Anyway, there’s a whole “Serena and Fred go dancing” plot line here that is pretty goofy, but at least it’s also a break from (waves hands around) everything else in Gilead. What do you make of Serena and Fred’s story this season? And, while we’re at it, what do you think of Mrs. Lawrence? I’m still totally into the Lawrences, and I refuse to feel shame about it.

Constance: The Lawrences are fine! They are not bothering me, and so I am not bothering about them. I think and feel literally zero about them.

But that “Serena and Fred go dancing” storyline is so lazy. Remember how, at one point in this show, it was a big deal that husbands and Wives don’t have sex if the Wives are infertile, because non-procreative sex is verboten, so it was a big social taboo for them to touch or look at each other in any kind of vaguely suggestive way? And now they’re just wandering around tangoing like it’s not obviously a sex metaphor, and everyone around them is applauding like, “Oh, how sweet, we fully approve.”
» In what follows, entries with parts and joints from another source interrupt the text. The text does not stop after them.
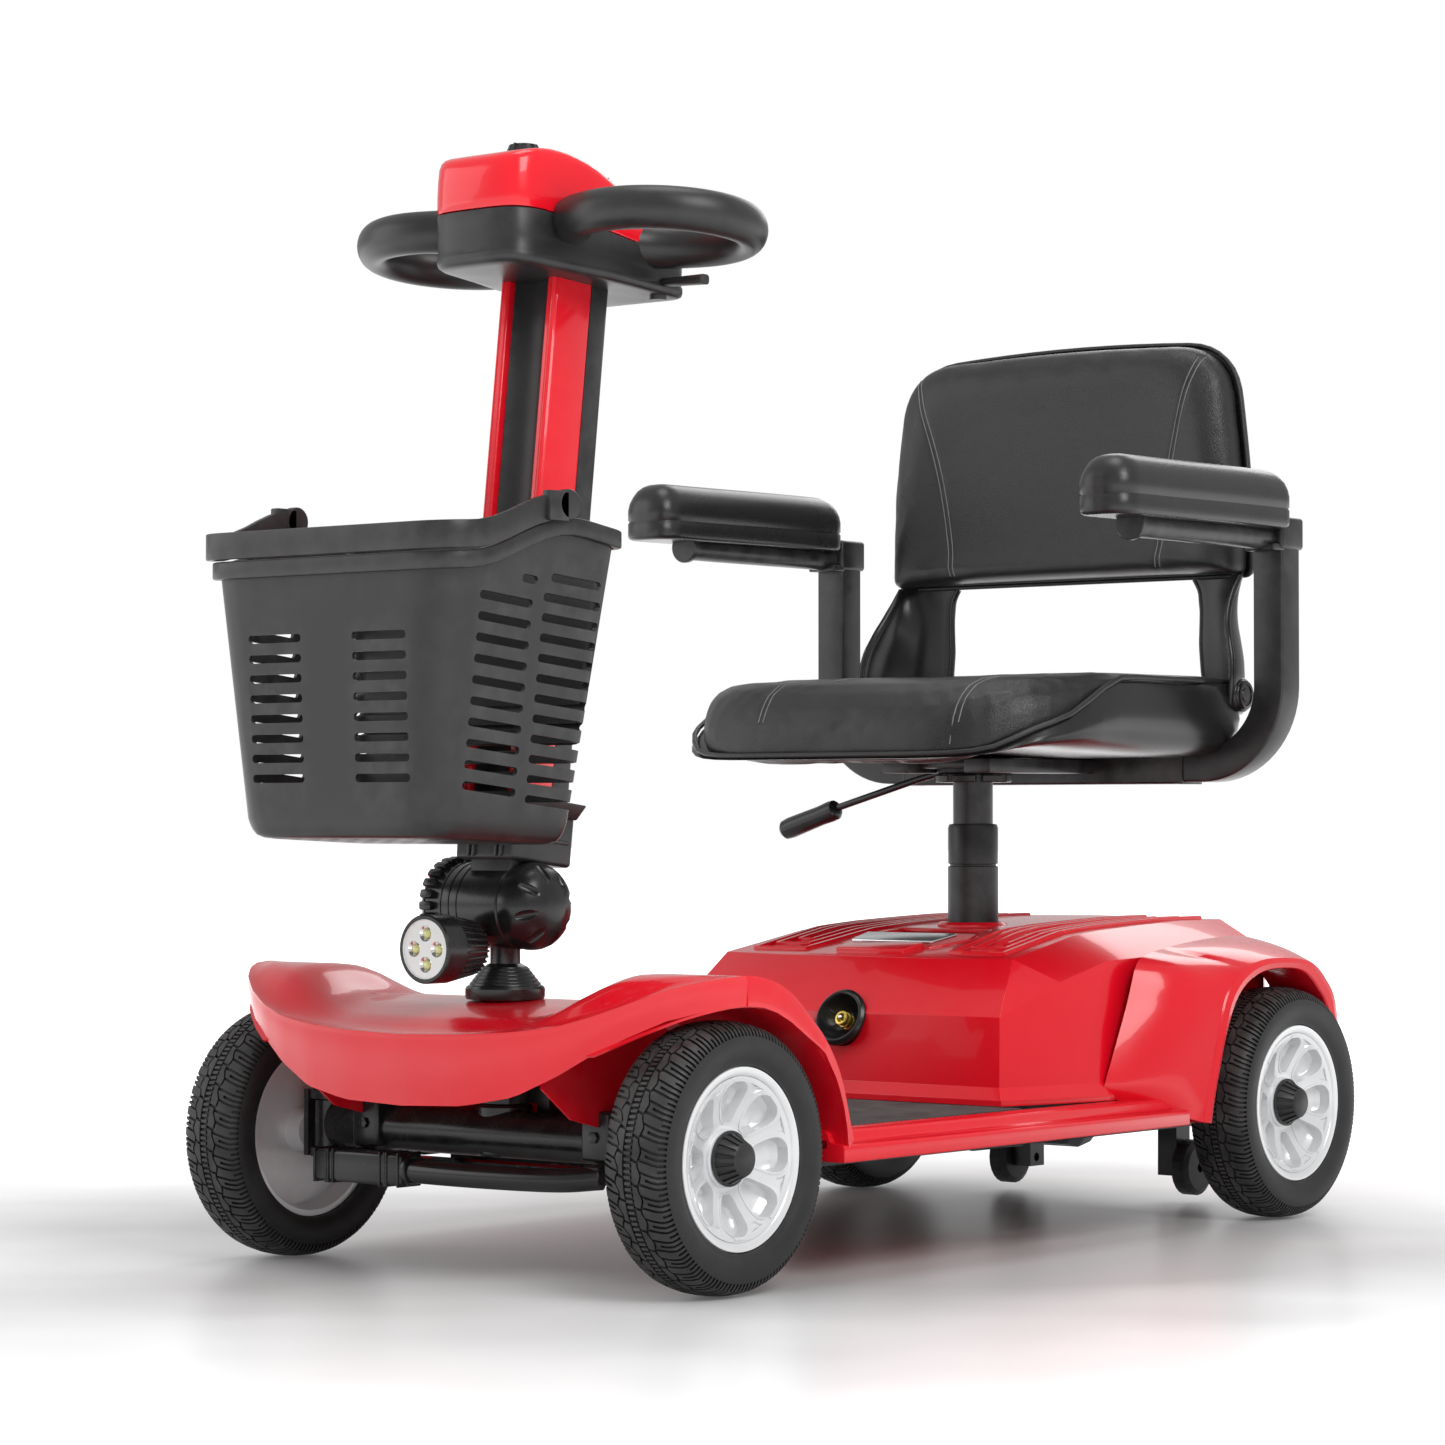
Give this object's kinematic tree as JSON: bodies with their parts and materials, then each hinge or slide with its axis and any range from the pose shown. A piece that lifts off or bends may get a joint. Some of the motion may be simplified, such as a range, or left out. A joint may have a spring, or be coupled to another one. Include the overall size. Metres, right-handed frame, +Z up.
{
  "type": "mobility scooter",
  "caption": "Travel mobility scooter with a folding tiller, closed-loop handles, front basket, swivel seat with flip-up armrests and gloss red body shells.",
  "frame": {"origin": "on the floor under the middle of the scooter", "axes": "+Z up, the scooter faces -Y, its rider's left is +X"},
  "size_m": [0.54, 1.059, 0.866],
  "materials": {
    "red_shell": "gloss",
    "floor_rubber": "ribbed",
    "black_frame": "satin",
    "moulded_black": "matt",
    "satin_black": "satin",
    "vinyl": "fine grain",
    "tyre": "matt",
    "rim_silver": "gloss",
    "steel": "bright",
    "casing": "satin",
    "lamp_lens": "clear"
  },
  "bodies": {
    "chassis": {"main_frame": "black_frame", "front_shell": "red_shell", "floor_mat": "floor_rubber", "rear_shell": "red_shell", "front_axle_beam": "black_frame", "front_bumper_bar": "black_frame", "transaxle": "casing", "drive_motor": "casing", "battery_pack": "casing", "controller_box": "casing", "charge_socket": "moulded_black", "column_collar": "moulded_black", "seat_socket_tube": "black_frame"},
    "steering": {"steering_yoke": "satin_black", "ratchet_cap": "moulded_black"},
    "tiller": {"tiller_bracket": "satin_black", "tiller_core": "satin_black", "tiller_trim_left": "red_shell", "tiller_trim_right": "red_shell", "console_base": "moulded_black", "console_cover": "red_shell", "handle_loop_left": "moulded_black", "handle_loop_right": "moulded_black", "basket": "moulded_black"},
    "clamp_knob": {"tiller_knob": "satin_black"},
    "headlight": {"headlight_body": "moulded_black", "headlight_lens": "lamp_lens"},
    "throttle": {"throttle_lever": "moulded_black"},
    "dial": {"speed_dial": "moulded_black"},
    "key": {"key_switch": "steel"},
    "horn": {"horn_button": "red_shell"},
    "basket_bail": {"basket_handle": "moulded_black"},
    "knuckle_l": {"knuckle_left": "steel"},
    "knuckle_r": {"knuckle_right": "steel"},
    "tie": {"track_rod": "steel"},
    "wheel_fl": {"tyre_front_left": "tyre", "rim_front_left": "rim_silver"},
    "wheel_fr": {"tyre_front_right": "tyre", "rim_front_right": "rim_silver"},
    "wheel_rl": {"tyre_rear_left": "tyre", "rim_rear_left": "rim_silver"},
    "wheel_rr": {"tyre_rear_right": "tyre", "rim_rear_right": "rim_silver"},
    "tip_l": {"anti_tip_wheel_left": "tyre"},
    "tip_r": {"anti_tip_wheel_right": "tyre"},
    "freewheel": {"freewheel_lever": "red_shell"},
    "post": {"seat_post_inner": "black_frame"},
    "seat": {"seat_cross_tube": "black_frame", "seat_pan": "moulded_black", "seat_cushion": "vinyl"},
    "height_lever": {"seat_lever": "moulded_black"},
    "backrest": {"backrest_shell": "moulded_black", "backrest_cushion": "vinyl"},
    "arm_l": {"arm_frame_left": "black_frame"},
    "arm_r": {"arm_frame_right": "black_frame"},
    "pad_l": {"arm_tube_left": "black_frame", "arm_pad_left": "moulded_black"},
    "pad_r": {"arm_tube_right": "black_frame", "arm_pad_right": "moulded_black"}
  },
  "joints": [
    {"name": "steer", "type": "hinge", "parent": "chassis", "child": "steering", "pos_m": [0, -0.31, 0.2], "axis": [0, 0, 1], "range_deg": [-22, 22]},
    {"name": "knuckle_left_turn", "type": "hinge", "parent": "chassis", "child": "knuckle_l", "pos_m": [0.178, -0.32, 0.1], "axis": [0, 0, 1], "range_deg": [-22, 22]},
    {"name": "knuckle_right_turn", "type": "hinge", "parent": "chassis", "child": "knuckle_r", "pos_m": [-0.178, -0.32, 0.1], "axis": [0, 0, 1], "range_deg": [-22, 22]},
    {"name": "track_rod_pivot", "type": "hinge", "parent": "knuckle_l", "child": "tie", "pos_m": [0.178, -0.265, 0.074], "axis": [0, 0, 1], "range_deg": [-22, 22]},
    {"name": "wheel_front_left_spin", "type": "hinge", "parent": "knuckle_l", "child": "wheel_fl", "pos_m": [0.216, -0.32, 0.1], "axis": [1, 0, 0], "continuous": true},
    {"name": "wheel_front_right_spin", "type": "hinge", "parent": "knuckle_r", "child": "wheel_fr", "pos_m": [-0.216, -0.32, 0.1], "axis": [1, 0, 0], "continuous": true},
    {"name": "wheel_rear_left_spin", "type": "hinge", "parent": "chassis", "child": "wheel_rl", "pos_m": [0.225, 0.436, 0.1], "axis": [1, 0, 0], "continuous": true},
    {"name": "wheel_rear_right_spin", "type": "hinge", "parent": "chassis", "child": "wheel_rr", "pos_m": [-0.225, 0.436, 0.1], "axis": [1, 0, 0], "continuous": true},
    {"name": "tiller_fold", "type": "hinge", "parent": "steering", "child": "tiller", "pos_m": [0, -0.31, 0.28], "axis": [-1, 0, 0], "range_deg": [0, 35]},
    {"name": "clamp_knob_turn", "type": "hinge", "parent": "steering", "child": "clamp_knob", "pos_m": [0.055, -0.31, 0.28], "axis": [1, 0, 0], "continuous": true},
    {"name": "headlight_tilt", "type": "hinge", "parent": "steering", "child": "headlight", "pos_m": [0, -0.348, 0.249], "axis": [1, 0, 0], "range_deg": [-12, 12]},
    {"name": "throttle", "type": "hinge", "parent": "tiller", "child": "throttle", "pos_m": [0.048, -0.186, 0.766], "axis": [0, 0, 1], "range_deg": [-18, 18], "stiffness_Nm_per_rad": 0.05},
    {"name": "speed_dial_turn", "type": "hinge", "parent": "tiller", "child": "dial", "pos_m": [0, -0.29, 0.855], "axis": [0, 0, 1], "range_deg": [-135, 135]},
    {"name": "key_turn", "type": "hinge", "parent": "tiller", "child": "key", "pos_m": [0.024, -0.222, 0.82], "axis": [0, 0, -1], "range_deg": [0, 90]},
    {"name": "horn_press", "type": "slide", "parent": "tiller", "child": "horn", "axis": [0, 0, -1], "range_m": [0, 0.003], "stiffness_N_per_m": 300},
    {"name": "basket_handle_swing", "type": "hinge", "parent": "tiller", "child": "basket_bail", "pos_m": [0, -0.398, 0.566], "axis": [-1, 0, 0], "range_deg": [0, 90]},
    {"name": "seat_swivel", "type": "hinge", "parent": "post", "child": "seat", "pos_m": [0, 0.302, 0.388], "axis": [0, 0, 1], "range_deg": [-180, 180]},
    {"name": "seat_height", "type": "slide", "parent": "chassis", "child": "post", "axis": [0, 0, 1], "range_m": [0, 0.05]},
    {"name": "seat_lever_lift", "type": "hinge", "parent": "seat", "child": "height_lever", "pos_m": [-0.04, 0.302, 0.387], "axis": [0, 1, 0], "range_deg": [0, 12], "stiffness_Nm_per_rad": 0.8},
    {"name": "backrest_fold", "type": "hinge", "parent": "seat", "child": "backrest", "pos_m": [0, 0.423, 0.454], "axis": [1, 0, 0], "range_deg": [0, 51]},
    {"name": "arm_left_width", "type": "slide", "parent": "seat", "child": "arm_l", "axis": [1, 0, 0], "range_m": [0, 0.04]},
    {"name": "arm_right_width", "type": "slide", "parent": "seat", "child": "arm_r", "axis": [-1, 0, 0], "range_m": [0, 0.04]},
    {"name": "arm_left_flip", "type": "hinge", "parent": "arm_l", "child": "pad_l", "pos_m": [0.239, 0.42, 0.585], "axis": [-1, 0, 0], "range_deg": [0, 90]},
    {"name": "arm_right_flip", "type": "hinge", "parent": "arm_r", "child": "pad_r", "pos_m": [-0.239, 0.42, 0.585], "axis": [-1, 0, 0], "range_deg": [0, 90]},
    {"name": "freewheel_turn", "type": "hinge", "parent": "chassis", "child": "freewheel", "pos_m": [0.026, 0.5, 0.12], "axis": [1, 0, 0], "range_deg": [0, 45]},
    {"name": "tip_left_spin", "type": "hinge", "parent": "chassis", "child": "tip_l", "pos_m": [0.1, 0.5, 0.032], "axis": [1, 0, 0], "continuous": true},
    {"name": "tip_right_spin", "type": "hinge", "parent": "chassis", "child": "tip_r", "pos_m": [-0.1, 0.5, 0.032], "axis": [1, 0, 0], "continuous": true}
  ],
  "couplings": [
    {"joint": "knuckle_left_turn", "follows": "steer", "ratio": 1},
    {"joint": "knuckle_right_turn", "follows": "steer", "ratio": 1},
    {"joint": "track_rod_pivot", "follows": "steer", "ratio": -1}
  ]
}
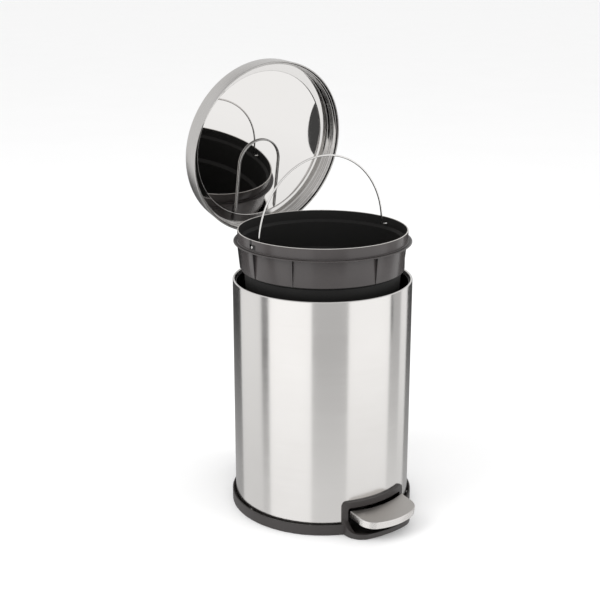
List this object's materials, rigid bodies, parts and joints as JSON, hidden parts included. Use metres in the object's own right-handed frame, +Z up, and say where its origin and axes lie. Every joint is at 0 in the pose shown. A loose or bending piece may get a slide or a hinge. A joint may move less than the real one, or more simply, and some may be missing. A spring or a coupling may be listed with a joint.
{
  "type": "pedal trash can",
  "caption": "Round steel step-on trash can with a hinged mirrored lid, a lift-out bucket with a wire bail, and a pedal that opens the lid through a lever and push rod.",
  "frame": {"origin": "floor level on the axis of the round body", "axes": "+Z up, -Y towards the pedal, +Y towards the hinge, +X to the right when looking along +Y"},
  "size_m": [0.3012, 0.3978, 0.7214],
  "materials": {
    "body_steel": "brushed around the body, satin",
    "lid_steel": "brushed around the rim, satin",
    "lid_trim": "polished pressed trim",
    "mirror_steel": "polished to a mirror",
    "bright_wire": "bright drawn wire",
    "pedal_steel": "satin, worn on top",
    "lever_steel": "zinc plated",
    "hinge_steel": "zinc plated",
    "plated_steel": "plated",
    "rivet_steel": "plain",
    "screw_steel": "plain",
    "base_plastic": "moulded, fine texture",
    "black_plastic": "moulded, fine texture",
    "bucket_plastic": "moulded, satin",
    "pad_rubber": "matt",
    "nylon": "natural nylon"
  },
  "bodies": {
    "bin": {"shell": "body_steel", "mouth_ring": "black_plastic", "base": "base_plastic", "floor_pad": "pad_rubber", "base_rivets": "rivet_steel", "pedal_axle": "plated_steel", "axle_caps": "base_plastic", "axle_cap_screws": "screw_steel", "rod_guides": "nylon", "rear_cover": "black_plastic", "cover_screws": "screw_steel", "hinge_bracket": "hinge_steel", "bracket_rivets": "rivet_steel", "hinge_pin": "plated_steel", "hinge_clips": "screw_steel"},
    "lid": {"lid_shell": "lid_steel", "lid_inner_ring": "lid_trim", "lid_mirror": "mirror_steel", "lid_wire_loop": "bright_wire", "loop_anchors": "black_plastic", "lid_knuckle": "hinge_steel", "crank": "hinge_steel", "lid_rivets": "rivet_steel"},
    "pedal": {"pedal_lever": "lever_steel", "lever_bush": "nylon", "lever_pin": "plated_steel", "pedal_cap": "pedal_steel", "pedal_tread": "base_plastic", "pedal_rivets": "rivet_steel"},
    "rod": {"push_rod": "plated_steel"},
    "bucket": {"bucket": "bucket_plastic"},
    "bail": {"bail_wire": "bright_wire"}
  },
  "joints": [
    {"name": "lid_hinge", "type": "hinge", "parent": "bin", "child": "lid", "pos_m": [0, 0.183, 0.395], "axis": [-1, 0, 0], "range_deg": [-80.5, 0]},
    {"name": "pedal_hinge", "type": "hinge", "parent": "bin", "child": "pedal", "pos_m": [0, -0.075, 0.02], "axis": [1, 0, 0], "range_deg": [-7.5, 0]},
    {"name": "rod_slide", "type": "slide", "parent": "bin", "child": "rod", "axis": [0, 0, 1], "range_m": [-0.03104, 0]},
    {"name": "bucket_lift", "type": "slide", "parent": "bin", "child": "bucket", "axis": [0, 0, 1], "range_m": [-0.06, 0.13]},
    {"name": "bail_hinge", "type": "hinge", "parent": "bucket", "child": "bail", "pos_m": [0, 0, 0.455], "axis": [1, 0, 0], "range_deg": [-90, 90]}
  ],
  "couplings": [
    {"joint": "pedal_hinge", "follows": "lid_hinge", "ratio": 0.093167},
    {"joint": "rod_slide", "follows": "lid_hinge", "m_per_rad": 0.022095},
    {"joint": "bucket_lift", "follows": "lid_hinge", "m_per_rad": 0.042704},
    {"joint": "bail_hinge", "follows": "lid_hinge", "ratio": -1.118}
  ]
}
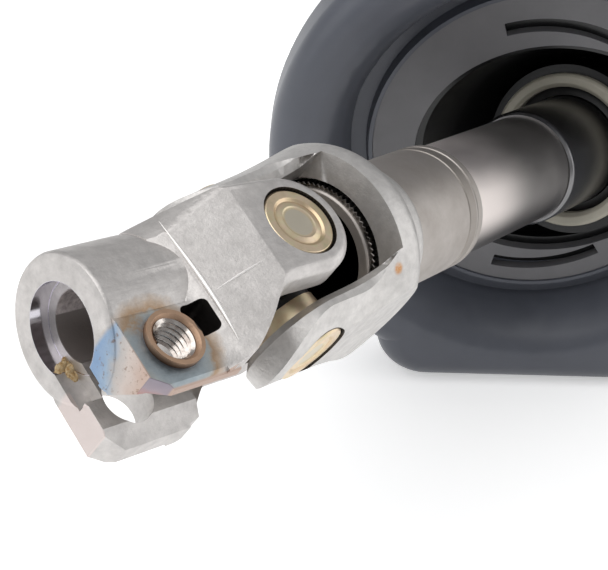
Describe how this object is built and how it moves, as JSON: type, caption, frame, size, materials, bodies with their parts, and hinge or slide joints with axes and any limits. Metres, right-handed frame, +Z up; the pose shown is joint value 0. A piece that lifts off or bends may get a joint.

That kind of narrative dissonance is part of why I don’t have the faith you do that the issues with this show are confined to June and her arc. I think it’s endemic to the way that Handmaid’s Tale thinks about Gilead: None of its oppressions or restrictions actually matter, and if the rules get in the way of a striking image or a storytelling shortcut, they will magically disappear. They exist only long enough to create the idea of trauma, and then they dissolve.

I think that’s part of why the Moira and Emily storyline feels so much stronger than the rest of the show does. Because they are no longer in Gilead, the show can’t just signify their trauma with endless, empty images of pain and oppression. It actually has to do some work and show us how their experiences in Gilead continue to shape the way Moira and Emily approach the world now, which is the kind of psychologically interesting attention to detail that would work wonders on June’s storyline — but is currently noticeable for its absence.